The Neutral Wire Requirement

Most smart switches (like those from Leviton or TP-Link Kasa) require a neutral wire (usually a bundle of white wires in the back of the switch box) to keep the internal Wi-Fi/Z-Wave radio powered when the light is turned off. Homes built before the 1980s often lack neutral wires in switch boxes. If you have no neutral wire, your best option is the Lutron Caseta system, which uses a proprietary Clear Connect RF protocol and low-draw circuitry that operates without a neutral wire.

Converting 3-Way Switches

In traditional homes, hallways and staircases use 3-way switches, requiring complex traveler wires. Rewiring these for smart switches is notoriously difficult.
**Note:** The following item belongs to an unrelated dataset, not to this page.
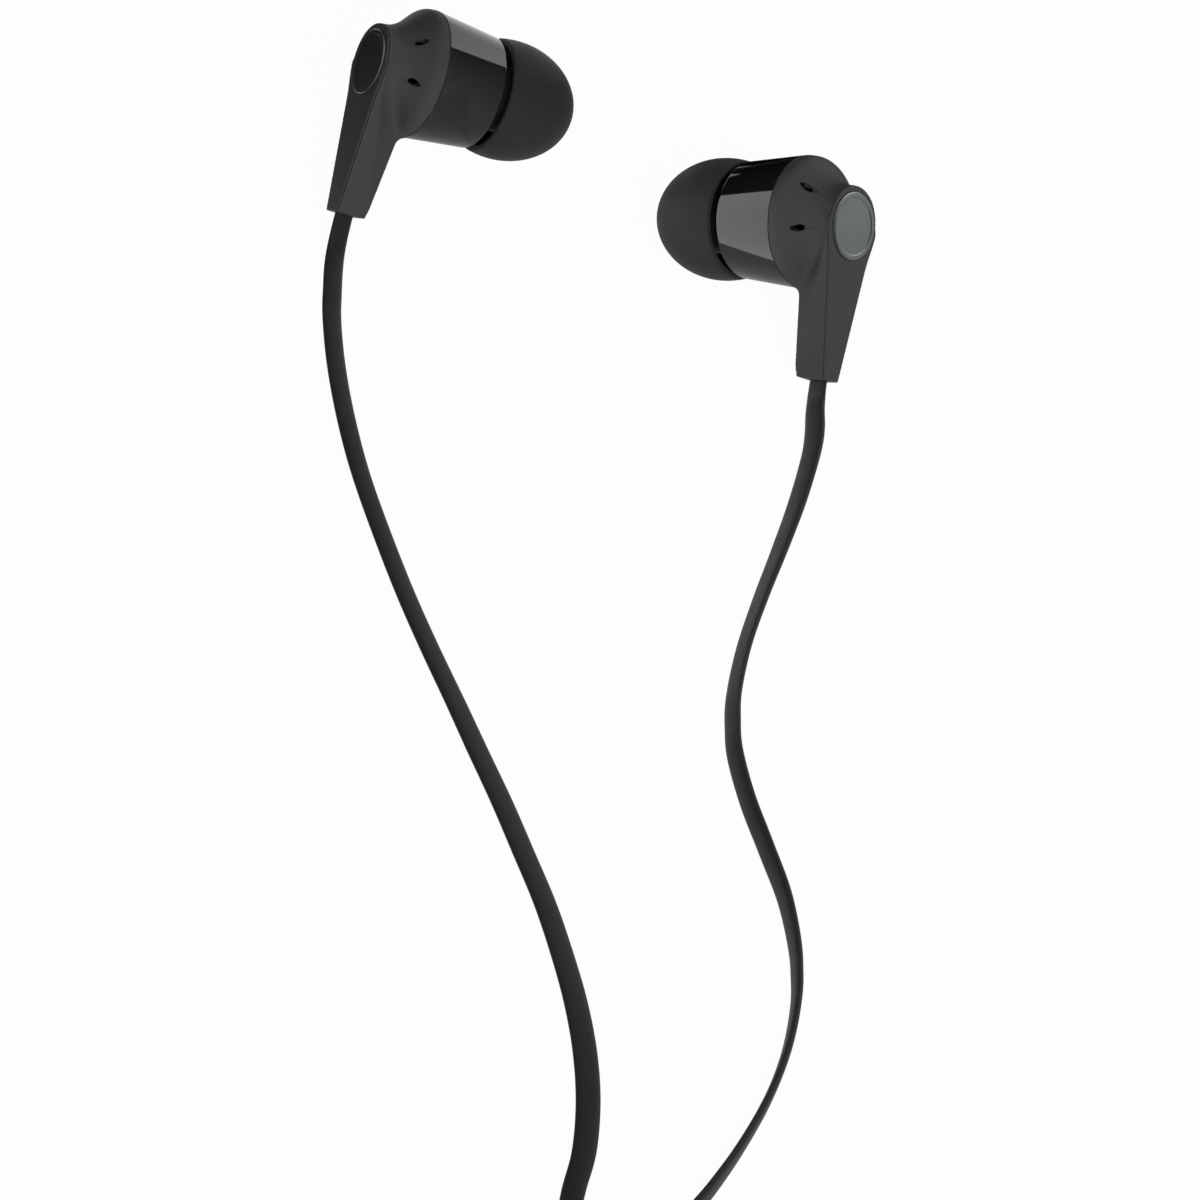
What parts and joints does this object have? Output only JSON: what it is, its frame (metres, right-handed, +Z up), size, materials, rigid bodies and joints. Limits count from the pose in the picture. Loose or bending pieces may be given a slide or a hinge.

The smart home workaround is to cap the traveler wires, install a smart switch at the main junction, and mount a battery-operated wireless remote (like the Lutron Pico) over the secondary wall box. This converts a complex wired 3-way circuit into a simple, code-compliant wireless setup in under 20 minutes.

The Final Verdict: Which Path Should You Take?

Deciding between traditional and smart automation is not an all-or-nothing proposition. The most successful smart homes utilize a hybrid approach tailored to the home's physical constraints and the user's lifestyle.

  • Choose Traditional If: You are on a strict budget, live in a rental property where modifications are prohibited, or prefer zero-dependency, tactile mechanical controls that will outlast any software update.
  • Choose Smart Lighting If: You want to automate lamps, add color ambiance, or have older wiring lacking neutral wires (using hub-based systems like Lutron).
  • Choose Smart Climate If: You want immediate financial ROI, have a multi-story home with hot/cold spots (utilizing remote room sensors), and frequently forget to adjust the thermostat when leaving for work or vacation.

Ultimately, bridging the gap between a traditional home and a smart home requires respecting the existing infrastructure. By understanding your wiring limitations and choosing the right protocols, you can build an automated ecosystem that enhances your daily life without sacrificing the reliability of traditional home systems.